1. View the landscape. My very first step is to take a look at the year-to-date balance sheet and profit and loss. This is to gain an understanding of how funds are moving throughout the company and obtain an accurate cash flow position. Most business owners believe that looking at their bank balance will provide them with what they need, but this is false. The bank balance is just the amount of cash at that point in time. It doesn’t factor in any outstanding items, and, therefore, gives a false sense of reality.

Using the historical data from the financial statements provides a solid basis around the finances. They tell you the current state of affairs. Blindly making adjustments, without knowing what is already in play, can lead to cash flow struggles down the road.

2. Annualize what you know. Once the year-to-date financial statements have been pulled down, the next step is to annualize them out, or project them forward. This is the process of spreading the expected revenue and spend out across the remainder of the year. Before any projection changes can be made to revenue or expenses, you first need to draw a clear picture of what the cash will look like if everything stays the same. If both the revenue and expenses continue as is, what effect will that have?

Knowing and understanding the effects of your client’s current position will help you better advise them on the adjustments necessary to ensure they don’t experience cash flow pain.

3. Modify cash inflows. Now, it’s time to start the conversations. Having conversations and asking questions will give you insight into how to modify the current and future cash position. Take what you know and drop the figures into the respective periods.

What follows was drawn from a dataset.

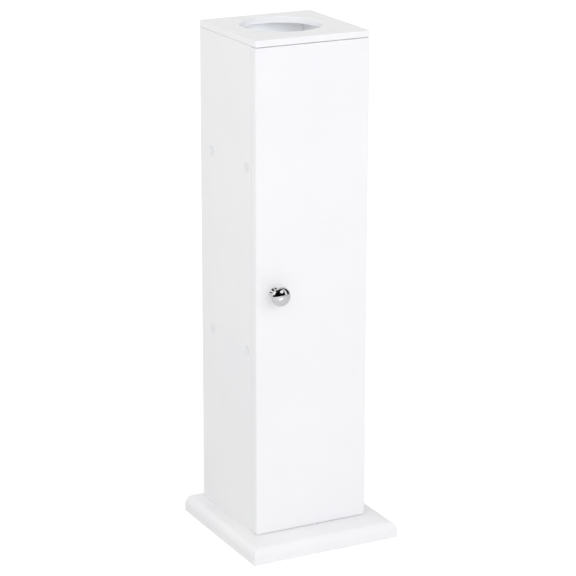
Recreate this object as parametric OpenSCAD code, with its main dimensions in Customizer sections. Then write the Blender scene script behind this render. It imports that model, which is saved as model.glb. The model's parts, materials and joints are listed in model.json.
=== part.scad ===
// Toilet roll storage cabinet: a narrow free-standing cupboard in white painted board.
// It has a plinth base with a quarter-round edge, a lid with a round opening for
// dropping rolls in, two fixed shelves and one full-height door on flush hinges.
// Millimetres. +Z is up, the door faces -Y and is hinged on the +X side.
// The origin is the centre of the underside of the base.

/* [Cabinet] */
// Width of the body, the lid and the door
body_w = 160; // [150:1:190]
// Depth of the body from the door's face to the back
body_d = 160; // [150:1:190]
// Height from the floor to the top of the lid
total_h = 674; // [620:1:760]
// Thickness of the side panels and the shelves
board_t = 12; // [12:1:15]
// Thickness of the lid
lid_t = 9; // [9:1:15]
// Thickness of the hardboard back
back_t = 3; // [3:0.5:4]
// Radius that the exposed edges of the door and the side panels are eased to
ease_r = 0.6; // [0.4:0.1:1.5]
// Radius that the lid's edges are eased to
lid_ease = 1; // [0.5:0.1:1.5]

/* [Base] */
// Width of the base
base_w = 211; // [205:1:250]
// Depth of the base
base_d = 211; // [205:1:250]
// Thickness of the base
base_t = 20; // [20:1:28]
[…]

If you know they have a contract that only lasts six months, put those figures in the appropriate month. If they expect new business, enter the cash amount in the month they expect it. Not the sales amount.

A key point to this step is distinguishing between the sales revenue and the cash inflow. Budgeting deals with the sale amount, cash flow projections deal with the inflows and outflows, which is the movement of the money. So, if they sign a contract this month, but the first payment isn’t expected for 90 days, then you will enter the first payment received in the third month from today.

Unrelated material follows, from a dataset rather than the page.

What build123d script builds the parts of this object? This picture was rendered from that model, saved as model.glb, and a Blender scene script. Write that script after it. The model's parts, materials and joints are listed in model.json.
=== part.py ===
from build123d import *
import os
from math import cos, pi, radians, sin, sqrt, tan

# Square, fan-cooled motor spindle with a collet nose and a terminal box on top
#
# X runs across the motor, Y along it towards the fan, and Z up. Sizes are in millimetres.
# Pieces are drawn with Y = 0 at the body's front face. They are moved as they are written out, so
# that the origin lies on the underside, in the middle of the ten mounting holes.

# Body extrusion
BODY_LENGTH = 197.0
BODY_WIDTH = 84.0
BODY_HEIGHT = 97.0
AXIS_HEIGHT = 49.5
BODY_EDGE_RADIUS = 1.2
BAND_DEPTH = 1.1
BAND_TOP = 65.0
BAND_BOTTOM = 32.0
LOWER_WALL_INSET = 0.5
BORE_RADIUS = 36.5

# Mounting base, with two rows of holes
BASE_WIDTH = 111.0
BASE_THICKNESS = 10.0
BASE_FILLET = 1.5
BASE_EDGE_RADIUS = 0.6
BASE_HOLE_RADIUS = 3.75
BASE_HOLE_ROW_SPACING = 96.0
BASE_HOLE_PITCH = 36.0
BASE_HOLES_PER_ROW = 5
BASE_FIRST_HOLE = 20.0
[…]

There are several factors that can change the expected inflows abruptly and frequently, so I recommend updating these amounts monthly to be sure to catch potential negative cash flow impacts in a timely manner.

4. Revise plan for cash outflows. The last step is to revise your expected cash outflows. This is where the tough decision making comes into play. Now that you have a better sense of how the cash inflows will occur, or not occur, you MUST adjust your expenses accordingly. Yes, must.

Under normal circumstances, this will involve merely shifting expenses from one month to another to match up with the income changes in step three. Other times, it involves conducting what I call a “cost audit.” When doing a cost audit, you are reducing expenses either temporarily or permanently because the cash simply isn’t there, or won’t be there, to cover the cost.

Taking clients to the next level with positive cash flow

By helping your clients reach positive cash flow, you’re not only building upon your role as their trusted advisor, but also opening up many opportunities for them to grow and succeed. By following these four simple steps, and using your knowledge and expertise to develop cash flow strategies and long-term solutions, you can take your clients to the next level.